Russia And U.S. To Discuss Laundering Case

Bloomberg News

MOSCOW — In preparation for parliamentary hearings planned here, U.S. and Russian legislators are set to discuss an investigation of alleged Russian money laundering involving Bank of New York Co.

House Banking Committee Chairman James Leach and some staff members arrived in Moscow Monday for meetings with party leaders in the lower house of parliament, the Duma. They were joined by First Deputy Prime Minister Mikhail Kasyanov and Russian central bank Chairman Viktor Gerashchenko; the hearings are scheduled for June in the Duma.

“We expect specific recommendations to legislative and executive branches of both governments,” said Alexander Shokhin, chairman of the Duma banking committee, who initiated the hearings.

U.S. authorities began an investigation last year into allegations that billions of dollars of illegally acquired money were transferred out of Russia through Bank of New York. The probe further strained relations between Russia and the International Monetary Fund and the Group of Seven industrialized nations, because the sums involved suggested that the government was aware of the laundering and failed to stop it. The size of the outflows also raised questions in the West about lending to Russia.

The monetary fund stalled lending to Russia after the investigation began.
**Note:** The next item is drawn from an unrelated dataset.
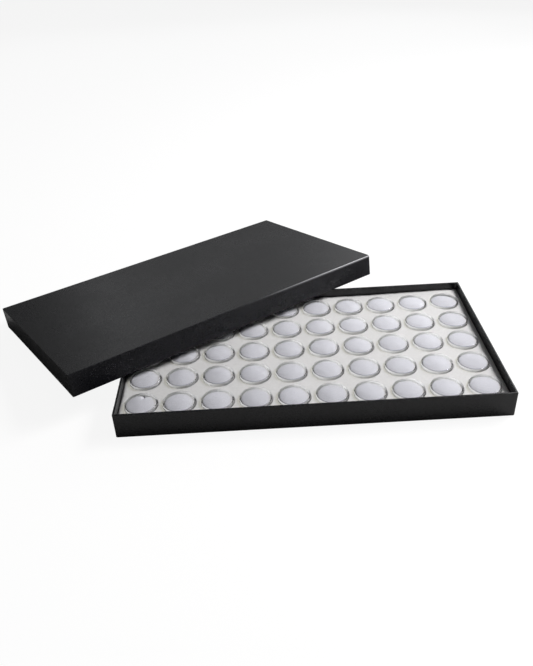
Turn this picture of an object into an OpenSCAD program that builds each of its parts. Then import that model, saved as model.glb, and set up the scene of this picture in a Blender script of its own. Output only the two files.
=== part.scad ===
// Shallow display tray with a telescoping lift-off lid, both paper-covered
// set-up boxes. A foam insert holds fifty clear snap-lid jars, each with a
// foam pad for one coin. The lid stands askew, propped on two tray walls.
// Frame: origin at the middle of the tray's underside, x along its length,
// y towards its far long wall, z up.

/* [Tray] */
// Outside length of the tray
tray_l = 375; // [340:1:420]
// Outside width of the tray
tray_w = 210; // [200:1:240]
// Outside height of the tray
tray_h = 27; // [26:0.5:32]
// Thickness of the chipboard
board_t = 1.7; // [1.2:0.1:2.2]
// Thickness of the covering and lining papers
paper_t = 0.25; // [0.15:0.05:0.4]
// Thickness of the paper tape that closes each corner
stay_t = 0.15; // [0.1:0.05:0.2]
// Length of each leg of a corner tape
stay_leg = 18; // [10:1:30]
// How far the covering is turned over each edge
turn_in = 12; // [8:1:14]
// Radius of the upright outside corners
corner_r = 1.2; // [0.8:0.1:2]

/* [Lid] */
// Outside height of the lid
lid_h = 24.5; // [22:0.5:28]
// Clearance between the closed lid and the tray on each side
lid_gap = 0.6; // [0.4:0.1:1.2]
// Turn of the askew lid about the upright
lid_yaw = 33.5; // [30:0.5:37]
// Middle of the lid along the tray's length
lid_x = -128.5; // [-135:0.5:-120]
// Middle of the lid across the tray's width
lid_y = 118.7; // [115:0.1:122]

/* [Insert] */
// Spacing of the columns
column_pitch = 36.5; // [35:0.1:36.6]
// Spacing of the rows
row_pitch = 39.2; // [34:0.1:39.4]
// How far the pattern of sockets lies nearer the near wall
pattern_shift = 3; // [0:0.5:4]
// Height of the foam's top face above the table
foam_top = 18; // [16:0.5:19]
// Thickness of the card under the foam
card_t = 0.8; // [0.5:0.1:1.2]
// Diameter of a socket
socket_d = 31.8; // [31.6:0.1:33]
// Clearance between the insert and the tray walls
insert_gap = 0.4; // [0.3:0.1:0.8]

/* [Jar] */
// Diameter of the jar's lid
cap_d = 31.2; // [30:0.1:31.2]
// Height of the jar's lid
cap_h = 5; // [4:0.5:6]
// How far a closed jar stands above the foam
jar_proud = 3.2; // [2.5:0.1:4]
// Wall thickness of the clear plastic
clear_t = 0.9; // [0.7:0.1:1]
// Radius of the rounded edges of the jar's lid and pad
edge_r = 1; // [0.6:0.1:1.2]
// Radial clearance between the cup's rim and the jar's lid
snap_gap = 0.3; // [0.3:0.05:0.5]
// How much narrower the cup's base is than its rim, in radius
cup_taper = 0.4; // [0:0.1:0.6]
// Radial clearance between a pad and its cup
pad_gap = 0.2; // [0.2:0.1:0.6]
// How far a pad stands above its cup's rim
pad_proud = 1.7; // [1.4:0.1:2]

/* [Hidden] */
$fn = 48;

// The pattern of sockets, as the node names count it
columns = 10;
rows = 5;

// Vertical clearance between pieces that rest on one another and lift apart
rest_gap = 0.2;
// A cut runs this far past the face it opens
over = 1;

wall_t = board_t + 2 * paper_t;
// The base paper and the turned-under covering lie below the tray's board
board_z = 2 * paper_t;
floor_z = board_z + board_t + paper_t;

card_z = floor_z + rest_gap;
foam_z = card_z + card_t;
foam_l = tray_l - 2 * (wall_t + insert_gap);
foam_w = tray_w - 2 * (wall_t + insert_gap);

jar_z = foam_z + rest_gap;
jar_top = foam_top + jar_proud;
cap_z = jar_top - cap_h;
pad_top = jar_top - clear_t - rest_gap;
cup_top = pad_top - pad_proud;
cup_r = cap_d / 2 - clear_t - snap_gap;
pad_z = jar_z + clear_t + rest_gap;
pad_r = cup_r - cup_taper - clear_t - pad_gap;
// A pad swells out over its cup's rim
swell_z = cup_top + rest_gap;
swell_r = cup_r - pad_gap;

lid_l = tray_l + 2 * (lid_gap + wall_t);
lid_w = tray_w + 2 * (lid_gap + wall_t);
lid_ceiling = lid_h - paper_t - board_t;
// The far long edge stands on the table, the near one lies on the tray's walls
lid_tilt = asin(tray_h / (lid_w - wall_t));
lid_z = rest_gap + lid_w / 2 * sin(lid_tilt);

function column_x(i) = (i - (columns + 1) / 2) * column_pitch;
function row_y(j) = (j - (rows + 1) / 2) * row_pitch - pattern_shift;

// ---------- shared shapes ----------

module rounded_rect(l, w, r) {
    square([l - 2 * r, w], center = true);
    square([l, w - 2 * r], center = true);
    for (x = [-1, 1])
        for (y = [-1, 1])
            translate([x * (l / 2 - r), y * (w / 2 - r)])
                circle(r);
}

// A rounded slab from z0 to z1, set in from the l x w outline by inset
module slab(l, w, inset, z0, z1) {
    translate([0, 0, z0])
        linear_extrude(z1 - z0)
            rounded_rect(l - 2 * inset, w - 2 * inset, max(corner_r - inset, 0.1));
}

// An upright wall round the l x w outline, between two insets
module band(l, w, outer, inner, z0, z1) {
    difference() {
        slab(l, w, outer, z0, z1);
        slab(l, w, inner, z0 - over, z1 + over);
    }
}

// The paper tapes over the four upright corners, let into the board's face
module stays(l, w, z0, z1) {
    intersection() {
        band(l, w, paper_t, paper_t + stay_t, z0, z1);
        union()
            for (x = [-1, 1])
                for (y = [-1, 1])
                    translate([x * (l - stay_leg) / 2, y * (w - stay_leg) / 2, (z0 + z1) / 2])
                        cube([stay_leg, stay_leg, z1 - z0], center = true);
    }
}

module in_socket(i, j) {
    translate([column_x(i), row_y(j), 0])
        children();
}

module in_row(j) {
    for (i = [1:columns])
        in_socket(i, j)
            children();
}

module askew() {
    translate([lid_x, lid_y, lid_z])
        rotate([-lid_tilt, 0, lid_yaw])
            children();
}

// ---------- tray ----------

module tray_board() {
    color("tan")
        difference() {
            slab(tray_l, tray_w, paper_t, board_z, tray_h - paper_t);
            slab(tray_l, tray_w, paper_t + board_t, board_z + board_t, tray_h + over);
            stays(tray_l, tray_w, floor_z, tray_h - 2 * paper_t);
        }
}

module tray_corner_stays() {
    color("wheat")
        stays(tray_l, tray_w, floor_z, tray_h - 2 * paper_t);
}

module tray_wrap() {
    color("#1d1d1f")
        union() {
            band(tray_l, tray_w, 0, paper_t, paper_t, tray_h);
            band(tray_l, tray_w, 0, wall_t, tray_h - paper_t, tray_h);
            band(tray_l, tray_w, paper_t + board_t, wall_t, tray_h - turn_in, tray_h);
            band(tray_l, tray_w, 0, turn_in, paper_t, board_z);
        }
}

module tray_base_paper() {
    color("#161616")
        union() {
            slab(tray_l, tray_w, 2 * paper_t, 0, paper_t);
            slab(tray_l, tray_w, turn_in, 0, board_z);
        }
}

module tray_liner() {
    color("#202022")
        union() {
            slab(tray_l, tray_w, paper_t + board_t, board_z + board_t, floor_z);
            band(tray_l, tray_w, paper_t + board_t, wall_t, board_z + board_t, tray_h - turn_in);
        }
}

// ---------- insert ----------

module foam_insert() {
    color("#f1f0ea")
        difference() {
            slab(foam_l, foam_w, 0, foam_z, foam_top);
            for (j = [1:rows])
                in_row(j)
                    translate([0, 0, foam_z - over])
                        cylinder(h = foam_top - foam_z + 2 * over, d = socket_d);
        }
}

module insert_card() {
    color("#e4e2da")
        slab(foam_l, foam_w, 0, card_z, foam_z);
}

// ---------- jars ----------

module jar_cup() {
    color("#dfe6ee", 0.35)
        translate([0, 0, jar_z])
            rotate_extrude()
                polygon([
                    [0, 0],
                    [cup_r - cup_taper, 0],
                    [cup_r, cup_top - jar_z],
                    [cup_r - clear_t, cup_top - jar_z],
                    [cup_r - cup_taper - clear_t, clear_t],
                    [0, clear_t],
                ]);
}

// Half the outline of a disc with its top edge rounded
module rounded_disc_profile(r, h) {
    square([r - edge_r, h]);
    square([r, h - edge_r]);
    translate([r - edge_r, h - edge_r])
        intersection() {
            circle(edge_r);
            square(edge_r);
        }
}

module jar_lid() {
    color("#e6ecf3", 0.35)
        translate([0, 0, cap_z])
            rotate_extrude()
                difference() {
                    rounded_disc_profile(cap_d / 2, cap_h);
                    translate([-over, -over])
                        square([cap_d / 2 - clear_t + over, cap_h - clear_t + over]);
                }
}

module jar_pad() {
    color("#cfcfdc")
        rotate_extrude() {
            translate([0, pad_z])
                square([pad_r, swell_z - pad_z + edge_r / 2]);
            translate([0, swell_z])
                rounded_disc_profile(swell_r, pad_top - swell_z);
        }
}

// ---------- lid ----------

module lid_board() {
    color("tan")
        askew()
            difference() {
                slab(lid_l, lid_w, paper_t, paper_t, lid_h - paper_t);
                slab(lid_l, lid_w, paper_t + board_t, -over, lid_ceiling);
                stays(lid_l, lid_w, 2 * paper_t, lid_ceiling);
            }
}

module lid_corner_stays() {
    color("wheat")
        askew()
            stays(lid_l, lid_w, 2 * paper_t, lid_ceiling);
}

module lid_wrap() {
    color("#2b2b2d")
        askew()
            union() {
                band(lid_l, lid_w, 0, paper_t, 0, lid_h);
                slab(lid_l, lid_w, 0, lid_h - paper_t, lid_h);
                band(lid_l, lid_w, 0, wall_t, 0, paper_t);
                band(lid_l, lid_w, paper_t + board_t, wall_t, 0, turn_in);
            }
}

module lid_liner() {
    color("#202022")
        askew()
            union() {
                band(lid_l, lid_w, paper_t + board_t, wall_t, turn_in, lid_ceiling);
                slab(lid_l, lid_w, paper_t + board_t, lid_ceiling - paper_t, lid_ceiling);
            }
}

// ---------- assembly ----------

tray_board();
tray_corner_stays();
tray_wrap();
tray_base_paper();
tray_liner();
foam_insert();
insert_card();

in_socket(1, 1) jar_cup();  // jar_cup_01
in_socket(2, 1) jar_cup();  // jar_cup_02
in_socket(3, 1) jar_cup();  // jar_cup_03
in_socket(4, 1) jar_cup();  // jar_cup_04
in_socket(5, 1) jar_cup();  // jar_cup_05
in_socket(6, 1) jar_cup();  // jar_cup_06
in_socket(7, 1) jar_cup();  // jar_cup_07
in_socket(8, 1) jar_cup();  // jar_cup_08
in_socket(9, 1) jar_cup();  // jar_cup_09
in_socket(10, 1) jar_cup();  // jar_cup_10
in_socket(1, 1) jar_pad();  // jar_pad_01
in_socket(2, 1) jar_pad();  // jar_pad_02
in_socket(3, 1) jar_pad();  // jar_pad_03
in_socket(4, 1) jar_pad();  // jar_pad_04
in_socket(5, 1) jar_pad();  // jar_pad_05
in_socket(6, 1) jar_pad();  // jar_pad_06
in_socket(7, 1) jar_pad();  // jar_pad_07
in_socket(8, 1) jar_pad();  // jar_pad_08
in_socket(9, 1) jar_pad();  // jar_pad_09
in_socket(10, 1) jar_pad();  // jar_pad_10
in_socket(1, 1) jar_lid();  // jar_lid_01
in_socket(2, 1) jar_lid();  // jar_lid_02
in_socket(3, 1) jar_lid();  // jar_lid_03
in_socket(4, 1) jar_lid();  // jar_lid_04
in_socket(5, 1) jar_lid();  // jar_lid_05
in_socket(6, 1) jar_lid();  // jar_lid_06
in_socket(7, 1) jar_lid();  // jar_lid_07
in_socket(8, 1) jar_lid();  // jar_lid_08
in_socket(9, 1) jar_lid();  // jar_lid_09
in_socket(10, 1) jar_lid();  // jar_lid_10
in_row(2) jar_cup();  // jar_cups_row_2
in_row(3) jar_cup();  // jar_cups_row_3
in_row(4) jar_cup();  // jar_cups_row_4
in_row(5) jar_cup();  // jar_cups_row_5
in_row(2) jar_pad();  // jar_pads_row_2
in_row(3) jar_pad();  // jar_pads_row_3
in_row(4) jar_pad();  // jar_pads_row_4
in_row(5) jar_pad();  // jar_pads_row_5
in_row(2) jar_lid();  // jar_lids_row_2
in_row(3) jar_lid();  // jar_lids_row_3
in_row(4) jar_lid();  // jar_lids_row_4
in_row(5) jar_lid();  // jar_lids_row_5
lid_board();
lid_corner_stays();
lid_wrap();
lid_liner();
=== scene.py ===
import math
import random
from collections import namedtuple

import bmesh
import bpy
import numpy as np
from mathutils import Matrix, Vector, noise


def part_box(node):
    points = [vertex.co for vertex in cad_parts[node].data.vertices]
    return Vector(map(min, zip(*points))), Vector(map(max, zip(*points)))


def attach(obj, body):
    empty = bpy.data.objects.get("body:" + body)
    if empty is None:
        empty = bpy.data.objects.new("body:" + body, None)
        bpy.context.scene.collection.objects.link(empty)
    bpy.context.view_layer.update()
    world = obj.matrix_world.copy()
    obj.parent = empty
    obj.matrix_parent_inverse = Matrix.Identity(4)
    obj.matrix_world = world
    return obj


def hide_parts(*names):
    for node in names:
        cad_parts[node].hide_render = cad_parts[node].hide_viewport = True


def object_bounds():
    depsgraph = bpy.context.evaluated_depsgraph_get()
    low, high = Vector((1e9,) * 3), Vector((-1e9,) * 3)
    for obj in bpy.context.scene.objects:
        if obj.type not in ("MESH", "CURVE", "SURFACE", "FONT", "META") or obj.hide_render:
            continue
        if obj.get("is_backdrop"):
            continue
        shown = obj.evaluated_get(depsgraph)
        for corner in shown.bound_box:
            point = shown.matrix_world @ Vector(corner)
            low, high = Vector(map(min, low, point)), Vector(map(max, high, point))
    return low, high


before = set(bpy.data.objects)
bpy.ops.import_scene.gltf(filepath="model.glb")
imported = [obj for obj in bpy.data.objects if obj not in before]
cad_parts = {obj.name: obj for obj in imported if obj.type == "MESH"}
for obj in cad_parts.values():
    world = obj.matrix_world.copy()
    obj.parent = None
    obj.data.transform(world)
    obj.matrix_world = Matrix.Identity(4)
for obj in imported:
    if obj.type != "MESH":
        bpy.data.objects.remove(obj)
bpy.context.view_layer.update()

# A coin display tray: a covered box with its lid lying askew, a foam insert and fifty clear jars.
# The CAD gives every piece its place and size. This script gives the outer ones their looks.

MM = 0.001

# ---------- sizes, in metres like the frame ----------

COLUMNS = range(1, 11)
BACK_ROWS = range(2, 6)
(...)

The Bank of New York has not been charged in the case the United States brought against former Bank of New York vice president Lucy Edwards, two Russians, and three companies. In February, Ms. Edwards and her husband, Peter Berlin, pleaded guilty to running an illegal wire-transfer operation that laundered more than $7 billion through Bank of New York.

At hearings held by the House Banking Committee in September 1999 Bank of New York chairman Thomas Renyi acknowledged that his company failed to sufficiently investigate suspicious activity in certain accounts.